Can I get an EIN without a Social Security number?

Yes, but not through the instant online tool, which requires the responsible party to have an SSN or ITIN. Instead, file Form SS-4 by fax (about 4 business days) or mail (about 4 weeks). International applicants can also apply by phone. It's still free either way.

How long does an EIN take by fax or mail versus online?

Online with an SSN/ITIN: instant, on screen in about 10 minutes. By fax: roughly 4 business days. By mail: about 4 weeks. The number itself is identical no matter which method you use, so choose online if you're eligible.

Do I need an EIN if I'm a sole proprietor with no employees?

Legally, usually no, you can use your SSN. But an EIN keeps your SSN off client W-9 forms, is required by most business banks, and costs nothing. For the full breakdown, see do I need an EIN for sole proprietorship.

What do I do if I lost my EIN or never got my CP-575 letter?
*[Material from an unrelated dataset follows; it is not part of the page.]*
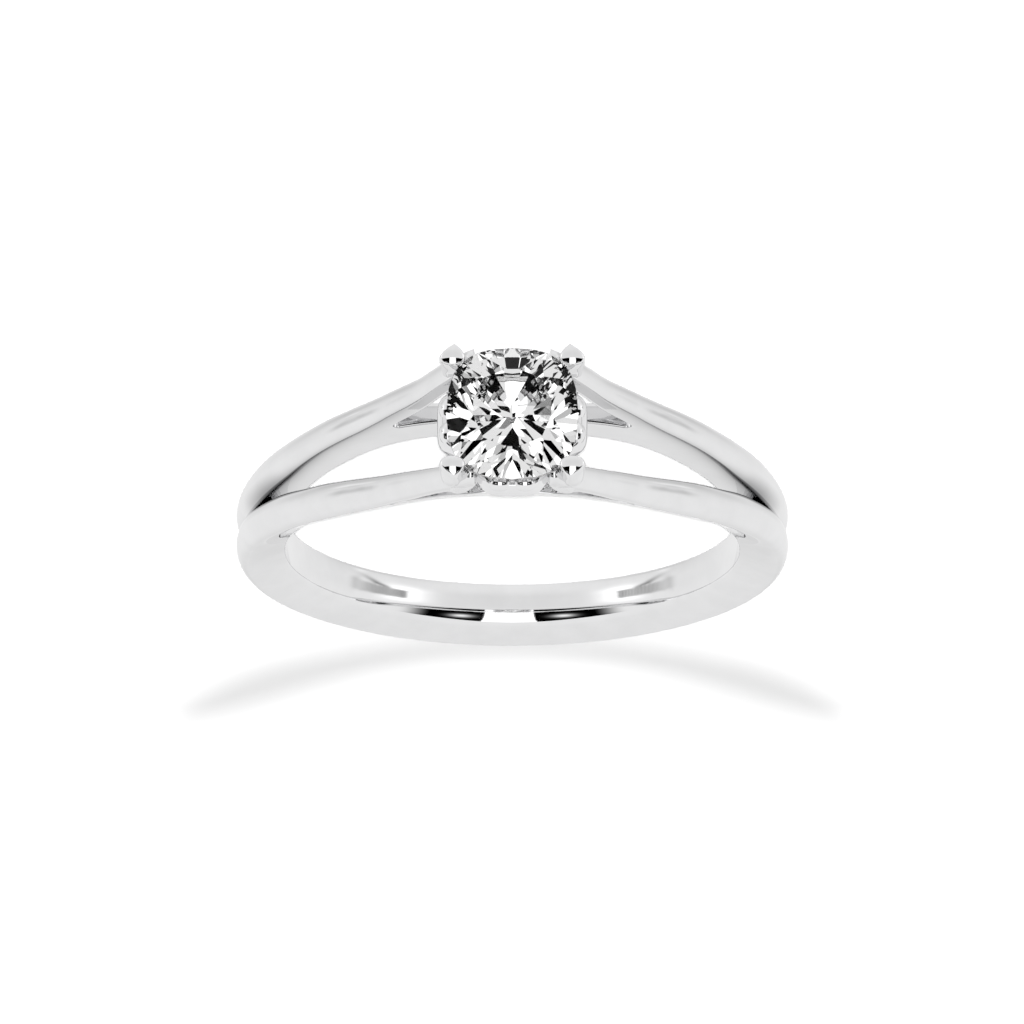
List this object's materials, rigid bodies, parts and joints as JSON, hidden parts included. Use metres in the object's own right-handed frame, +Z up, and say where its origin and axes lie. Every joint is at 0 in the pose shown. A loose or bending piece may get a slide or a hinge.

Call the IRS Business & Specialty Tax Line and request a 147C letter, a free replacement confirmation. The IRS won't reissue the original CP-575, but the 147C is accepted by banks and lenders as proof of your EIN.

Does getting an EIN create new tax obligations?

Getting an EIN by itself doesn't trigger new taxes. It's just an identifier. Your tax obligations come from your activity (having employees, your entity type, your income), not from holding an EIN. That said, once you have employees, the EIN is how the IRS tracks your payroll filings.